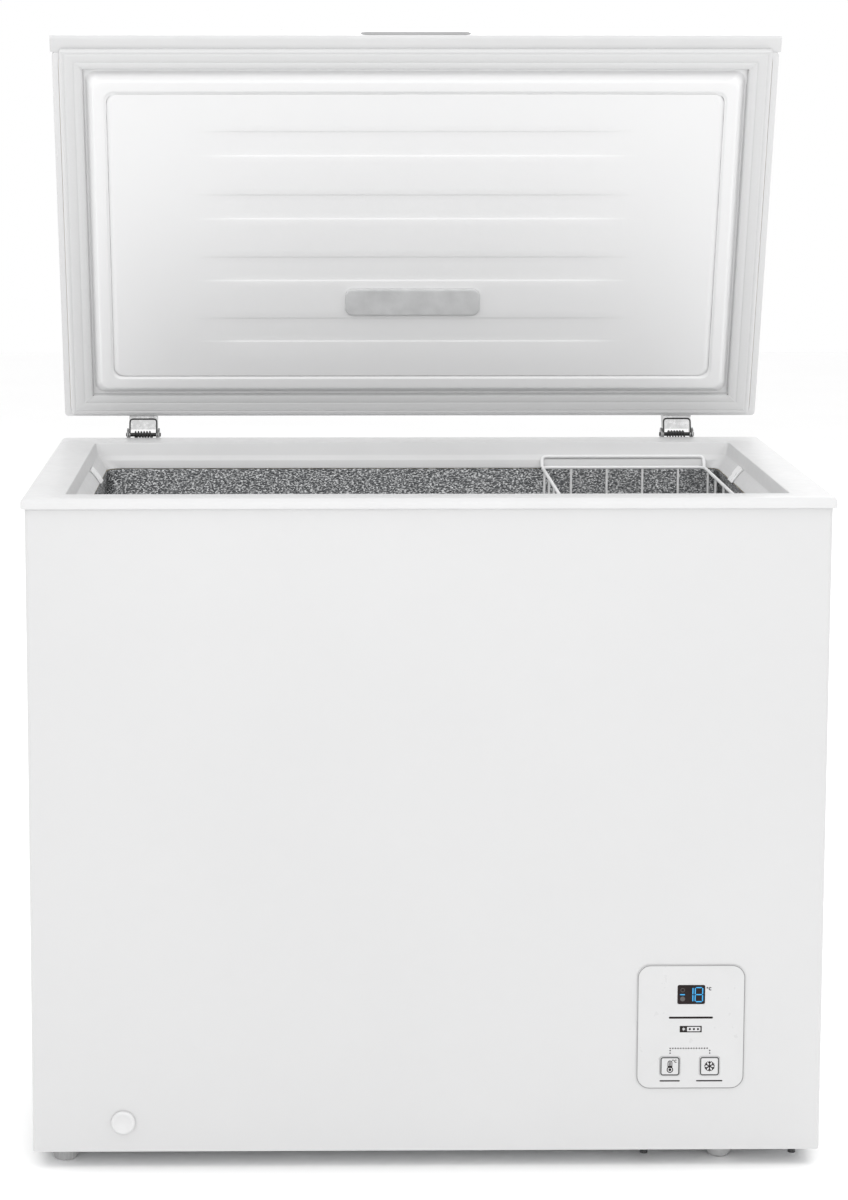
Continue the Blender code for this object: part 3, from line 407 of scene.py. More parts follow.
class Look:
    """A Principled material with procedural detail in the object's own coordinates."""

    def __init__(self, name, colour, roughness, metallic=0.0, **sockets):
        self.material = bpy.data.materials.new(name)
        self.material.use_nodes = True
        self.tree = self.material.node_tree
        self.shader = self.tree.nodes["Principled BSDF"]
        self.shader.inputs["Base Color"].default_value = (*colour, 1.0)
        self.shader.inputs["Roughness"].default_value = roughness
        self.shader.inputs["Metallic"].default_value = metallic
        for key, value in sockets.items():
            self.shader.inputs[key.replace("_", " ").title()].default_value = value
        self.place = self.tree.nodes.new("ShaderNodeTexCoord").outputs["Object"]
        self.normal = None

    def node(self, kind, output, **inputs):
        made = self.tree.nodes.new("ShaderNode" + kind)
        for key, value in inputs.items():
            socket = made.inputs[key.replace("_", " ").title()]
            if isinstance(value, bpy.types.NodeSocket):
                self.tree.links.new(value, socket)
            else:
                socket.default_value = value
        return made.outputs[output]

    def stretched(self, stretch):
        return self.node("Mapping", "Vector", Vector=self.place, Scale=stretch)

    def noise(self, scale, detail=2.0, stretch=(1, 1, 1), distortion=0.0, roughness=0.5):
        return self.node(
            "TexNoise", "Fac", Vector=self.stretched(stretch), Scale=scale, Detail=detail,
            Distortion=distortion, Roughness=roughness,
        )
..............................
Task objective:
Copy out the whole listing exactly; please set it all down.

Reply to the task:
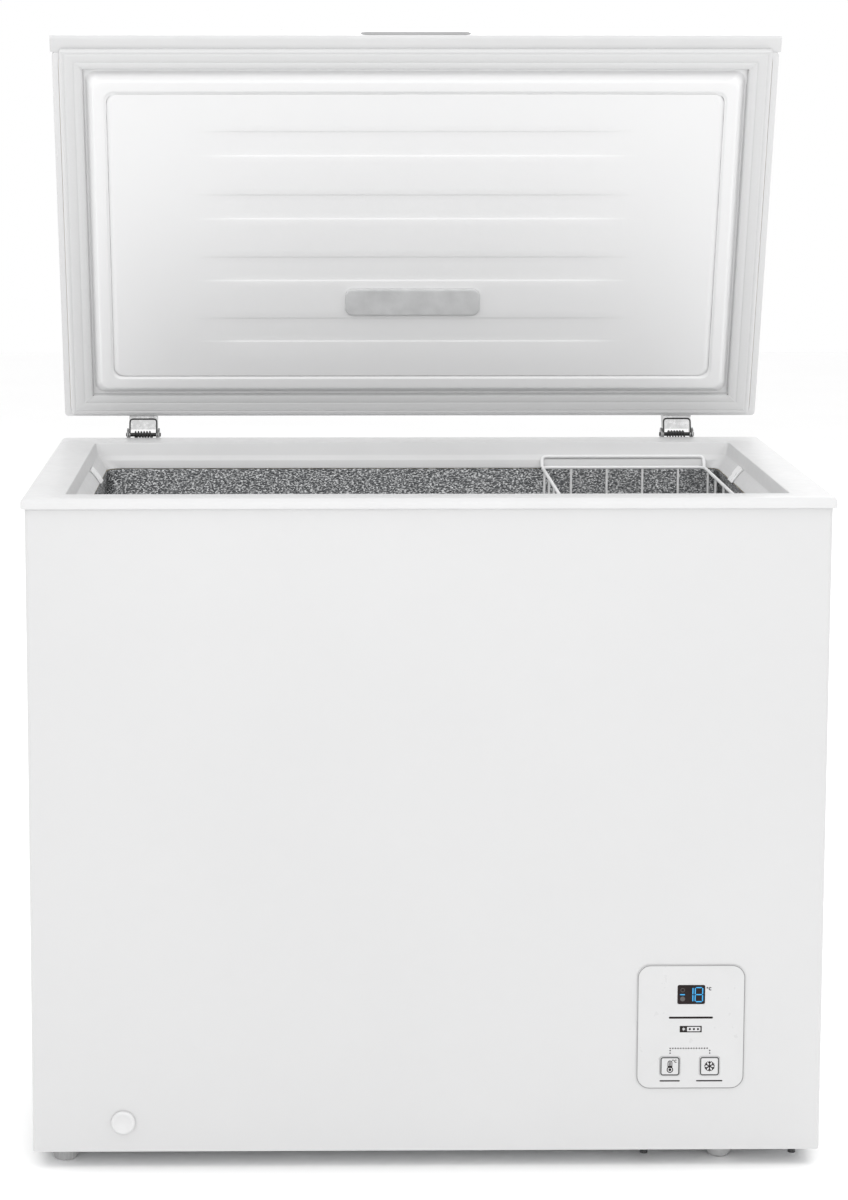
Continue the Blender code for this object: part 3, from line 407 of scene.py. More parts follow.
class Look:
    """A Principled material with procedural detail in the object's own coordinates."""

    def __init__(self, name, colour, roughness, metallic=0.0, **sockets):
        self.material = bpy.data.materials.new(name)
        self.material.use_nodes = True
        self.tree = self.material.node_tree
        self.shader = self.tree.nodes["Principled BSDF"]
        self.shader.inputs["Base Color"].default_value = (*colour, 1.0)
        self.shader.inputs["Roughness"].default_value = roughness
        self.shader.inputs["Metallic"].default_value = metallic
        for key, value in sockets.items():
            self.shader.inputs[key.replace("_", " ").title()].default_value = value
        self.place = self.tree.nodes.new("ShaderNodeTexCoord").outputs["Object"]
        self.normal = None

    def node(self, kind, output, **inputs):
        made = self.tree.nodes.new("ShaderNode" + kind)
        for key, value in inputs.items():
            socket = made.inputs[key.replace("_", " ").title()]
            if isinstance(value, bpy.types.NodeSocket):
                self.tree.links.new(value, socket)
            else:
                socket.default_value = value
        return made.outputs[output]

    def stretched(self, stretch):
        return self.node("Mapping", "Vector", Vector=self.place, Scale=stretch)

    def noise(self, scale, detail=2.0, stretch=(1, 1, 1), distortion=0.0, roughness=0.5):
        return self.node(
            "TexNoise", "Fac", Vector=self.stretched(stretch), Scale=scale, Detail=detail,
            Distortion=distortion, Roughness=roughness,
        )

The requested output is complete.